**Information shown:**
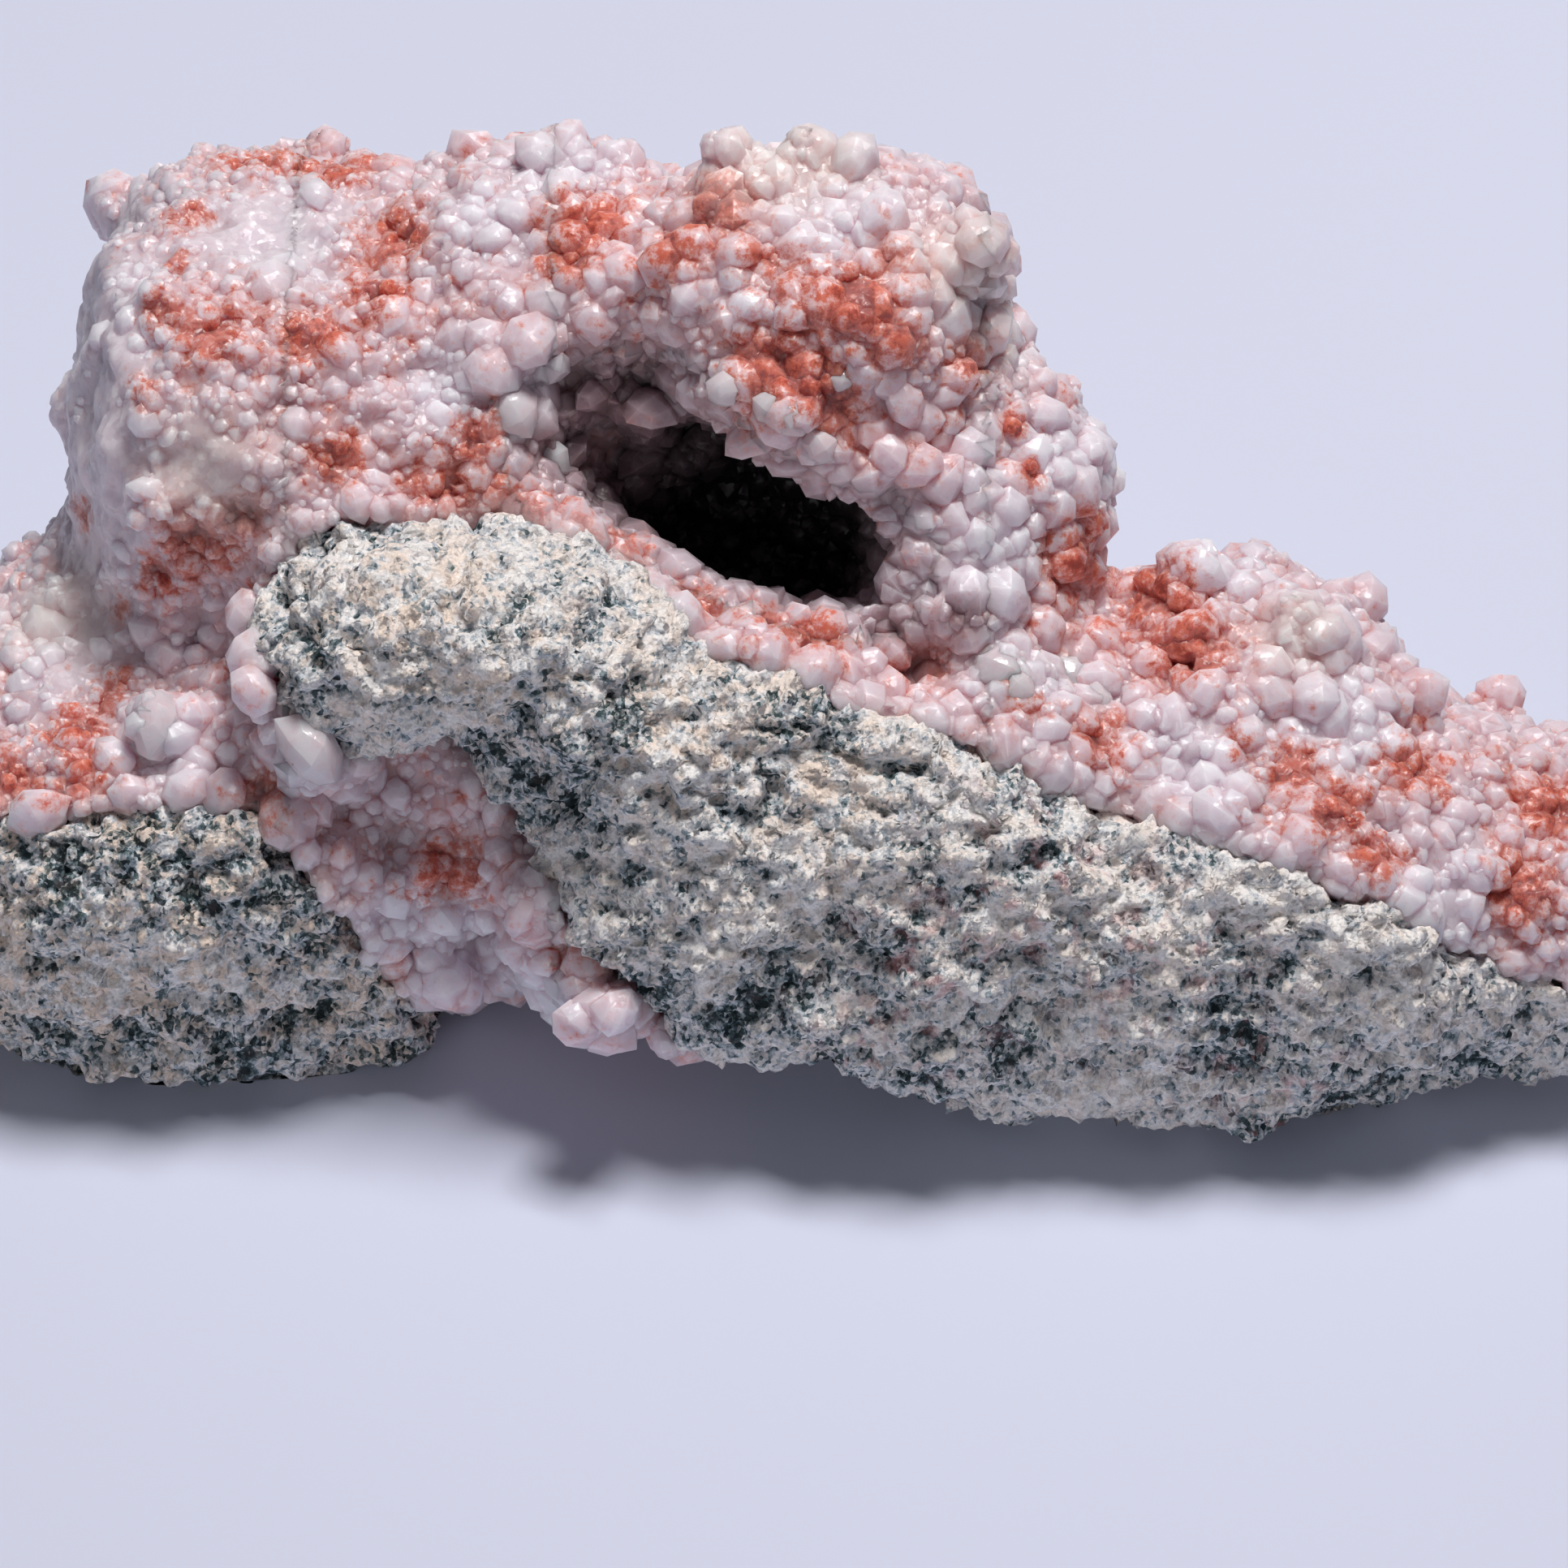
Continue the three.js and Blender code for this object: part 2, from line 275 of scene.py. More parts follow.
def random_turns(count, generator):
    """Random rotation matrices."""
    quaternion = generator.normal(size=(count, 4))
    w, x, y, z = (quaternion / np.linalg.norm(quaternion, axis=1)[:, None]).T
    return np.stack([
        np.stack([1 - 2 * (y * y + z * z), 2 * (x * y - z * w), 2 * (x * z + y * w)], axis=1),
        np.stack([2 * (x * y + z * w), 1 - 2 * (x * x + z * z), 2 * (y * z - x * w)], axis=1),
        np.stack([2 * (x * z - y * w), 2 * (y * z + x * w), 1 - 2 * (x * x + y * y)], axis=1),
    ], axis=1)


def crystal_shapes(radii, generator):
    """The corners of crystals about their centres, each crystal turned and stretched its own way."""
    count = len(radii)
    stretch = np.exp(STRETCH * generator.normal(size=(count, 3)))
    first, second = random_turns(count, generator), random_turns(count, generator)
    shapes = np.einsum("nij,nj,njk,lk->nli", first, stretch, second, CORNERS)
    return radii[:, None, None] * shapes * generator.uniform(MOST_WORN, 1, (count, len(CORNERS), 1))


def crystal_cluster(name, centres, shapes, numbers):
    """Some of the crystals as one mesh, whose faces know the numbers of their crystals."""
    points = centres[numbers, None] + shapes[numbers]
    faces = (FACES[None] + len(CORNERS) * np.arange(len(numbers))[:, None, None]).reshape(-1, 4)
    mesh = joined_mesh(name, points.reshape(-1, 3), faces)
    add_owner(mesh, np.repeat(numbers, len(FACES)))
    piece = bpy.data.objects.new(name, mesh)
    bpy.context.scene.collection.objects.link(piece)
    return piece


def add_owner(mesh, numbers):
    """Gives each face the number of its crystal, or -1 for a face of the bed."""
    layer = mesh.attributes.new("owner", "INT", "FACE")
    layer.data.foreach_set("value", np.asarray(numbers, dtype=np.int32))


def kept_apart(centres, radii):
    """A group number for each crystal, so that crystals of a group never touch."""
    tree = KDTree(len(centres))
    for number, centre in enumerate(centres.tolist()):
        tree.insert(centre, number)
    tree.balance()
    widest = radii.max()
    groups = np.full(len(centres), -1)
    for number, (centre, radius) in enumerate(zip(centres.tolist(), radii.tolist())):
        near = tree.find_range(centre, LONGEST * (radius + widest))
        taken = {groups[other] for _, other, away in near if away < LONGEST * (radius + radii[other])}
        groups[number] = next(group for group in range(len(centres)) if group not in taken)
    return groups


def fused(bed, clusters):
    """The bed and the clusters of crystals as one skin, without what lies inside it."""
    for cluster in clusters:
        union = bed.modifiers.new(cluster.name, "BOOLEAN")
        union.operation = "UNION"
        union.solver = "MANIFOLD"
        union.object = cluster
    bpy.context.view_layer.update()
    mesh = bpy.data.meshes.new_from_object(bed.evaluated_get(bpy.context.evaluated_depsgraph_get()))
    for piece in (bed, *clusters):
        bpy.data.objects.remove(piece)
    return mesh


def skin_of(mesh, centres):
    """The triangles of a mesh, the crystal each belongs to, and the normal at each corner.

    Faces of crystals are shaded slightly rounded, and the bed smooth.
    """
    mesh.calc_loop_triangles()
    faces = np.empty(len(mesh.loop_triangles) * 3, dtype=np.int32)
    mesh.loop_triangles.foreach_get("vertices", faces)
    faces = faces.reshape(-1, 3)
    polygons = np.empty(len(faces), dtype=np.int32)
    mesh.loop_triangles.foreach_get("polygon_index", polygons)
    owners = np.empty(len(mesh.polygons), dtype=np.int32)
    mesh.attributes["owner"].data.foreach_get("value", owners)
    owners = owners[polygons]
    points = vertex_array(mesh)
    a, b, c = (points[faces[:, n]] for n in range(3))
    across = np.cross(b - a, c - a)
    bed = owners < 0
    soft = np.stack([
        np.bincount(faces[bed].ravel(), np.repeat(across[bed, axis], 3), len(points))
        for axis in range(3)
    ], axis=1)
    flat = across / np.maximum(np.linalg.norm(across, axis=1), TINY)[:, None]
    outward = points[faces] - centres[owners][:, None]
    outward /= np.linalg.norm(outward, axis=2)[..., None]
    rounded = (1 - ROUNDNESS) * flat[:, None] + ROUNDNESS * outward
    normals = np.where(bed[:, None, None], soft[faces], rounded)
    return faces, owners, normals / np.maximum(np.linalg.norm(normals, axis=2), TINY)[..., None]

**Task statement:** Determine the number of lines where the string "scene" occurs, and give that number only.

**Finished task:** 2